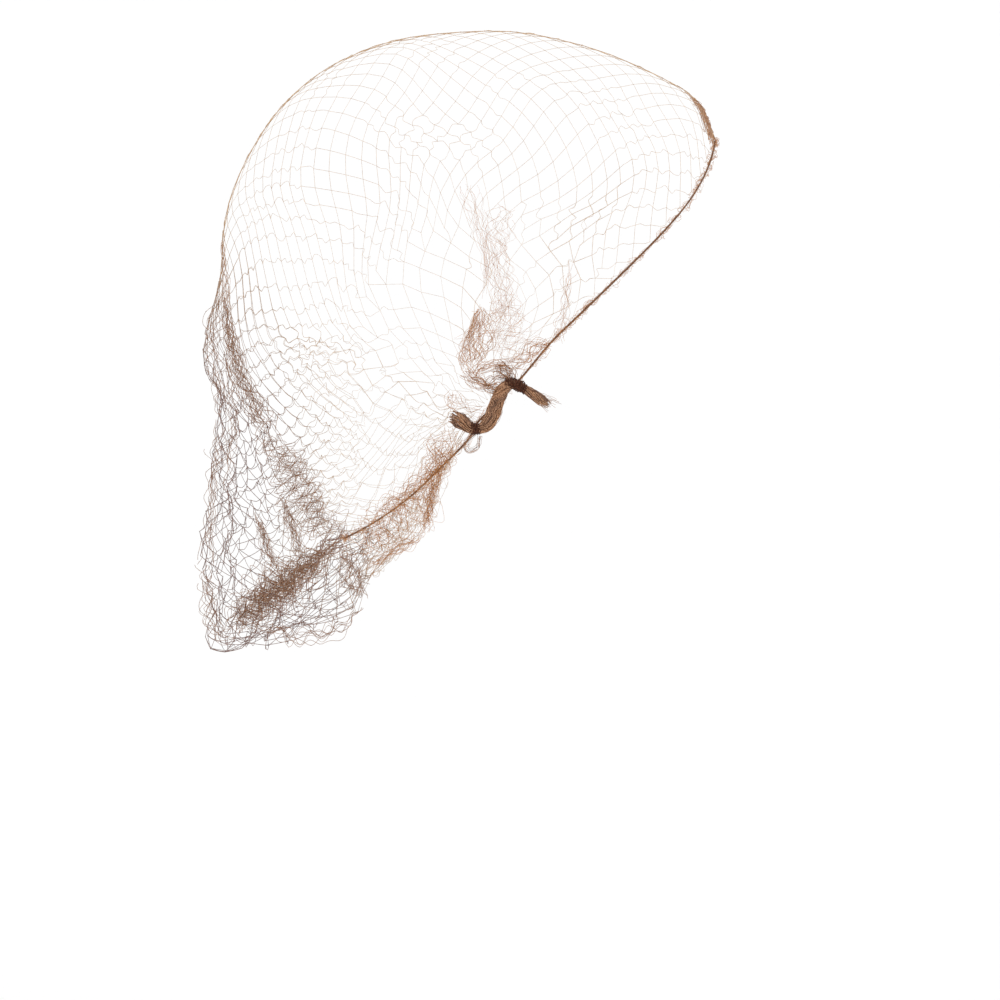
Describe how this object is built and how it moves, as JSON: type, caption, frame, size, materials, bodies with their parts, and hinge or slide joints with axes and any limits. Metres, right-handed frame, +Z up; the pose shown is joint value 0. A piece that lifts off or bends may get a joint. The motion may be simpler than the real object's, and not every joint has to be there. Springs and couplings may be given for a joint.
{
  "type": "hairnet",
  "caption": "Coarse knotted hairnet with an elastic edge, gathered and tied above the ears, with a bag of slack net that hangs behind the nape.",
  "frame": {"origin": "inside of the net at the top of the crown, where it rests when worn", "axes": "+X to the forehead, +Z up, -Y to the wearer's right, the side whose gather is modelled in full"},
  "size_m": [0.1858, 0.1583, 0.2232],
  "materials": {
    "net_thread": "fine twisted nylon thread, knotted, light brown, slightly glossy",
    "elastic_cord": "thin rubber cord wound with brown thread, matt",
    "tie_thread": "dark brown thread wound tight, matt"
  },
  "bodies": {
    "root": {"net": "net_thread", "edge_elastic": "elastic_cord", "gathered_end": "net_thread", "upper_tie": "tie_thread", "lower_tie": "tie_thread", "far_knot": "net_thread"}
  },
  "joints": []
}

= = =

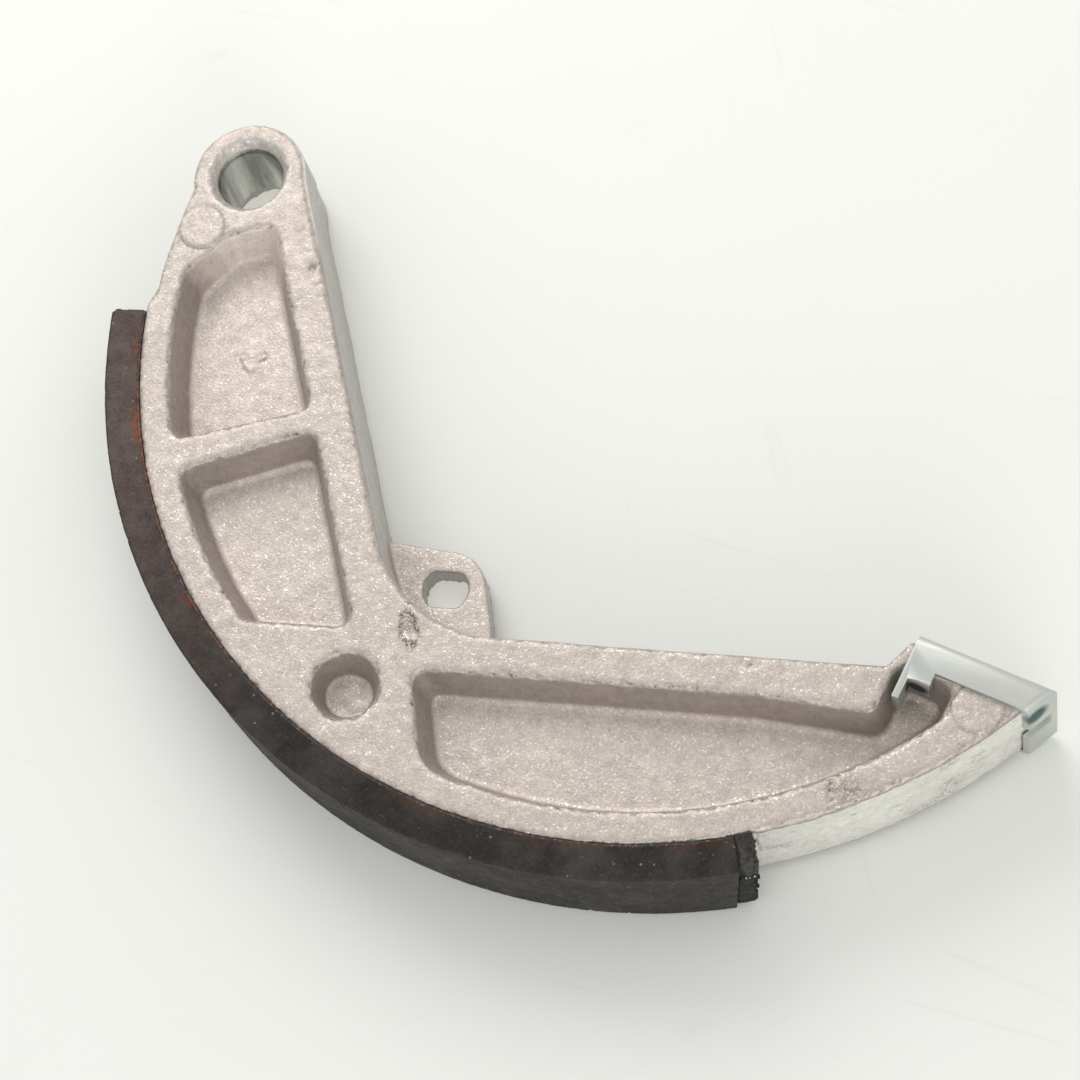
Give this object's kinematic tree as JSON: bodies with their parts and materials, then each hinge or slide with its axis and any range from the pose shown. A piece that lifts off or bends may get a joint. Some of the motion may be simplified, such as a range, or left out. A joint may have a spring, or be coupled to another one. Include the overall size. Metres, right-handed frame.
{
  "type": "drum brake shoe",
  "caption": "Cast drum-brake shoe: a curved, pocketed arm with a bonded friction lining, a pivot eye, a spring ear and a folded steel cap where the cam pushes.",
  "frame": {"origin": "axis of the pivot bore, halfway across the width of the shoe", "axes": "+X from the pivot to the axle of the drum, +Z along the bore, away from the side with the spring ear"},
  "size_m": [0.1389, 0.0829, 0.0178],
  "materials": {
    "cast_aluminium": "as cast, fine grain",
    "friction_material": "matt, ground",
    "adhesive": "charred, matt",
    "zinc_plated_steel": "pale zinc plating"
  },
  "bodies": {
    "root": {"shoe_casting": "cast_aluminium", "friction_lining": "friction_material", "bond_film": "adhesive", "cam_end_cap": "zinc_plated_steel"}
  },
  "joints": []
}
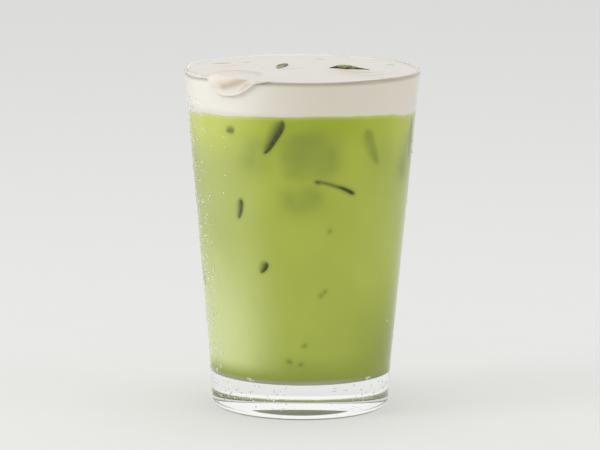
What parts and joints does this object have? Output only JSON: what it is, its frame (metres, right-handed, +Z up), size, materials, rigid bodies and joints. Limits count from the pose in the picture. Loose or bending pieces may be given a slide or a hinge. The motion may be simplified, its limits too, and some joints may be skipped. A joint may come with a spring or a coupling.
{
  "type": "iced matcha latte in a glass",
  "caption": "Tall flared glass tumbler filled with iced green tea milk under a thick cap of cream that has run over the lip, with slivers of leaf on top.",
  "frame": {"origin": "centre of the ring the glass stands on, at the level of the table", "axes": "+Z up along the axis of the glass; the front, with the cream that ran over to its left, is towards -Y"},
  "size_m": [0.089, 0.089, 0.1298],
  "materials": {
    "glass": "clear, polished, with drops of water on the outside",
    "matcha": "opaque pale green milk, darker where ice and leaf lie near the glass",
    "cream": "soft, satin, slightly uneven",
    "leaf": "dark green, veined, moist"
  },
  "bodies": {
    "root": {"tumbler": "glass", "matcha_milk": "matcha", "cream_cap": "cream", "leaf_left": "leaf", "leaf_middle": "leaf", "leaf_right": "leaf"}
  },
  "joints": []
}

= = =

Count every line of the material above that holds the string "type", then state only the total.

4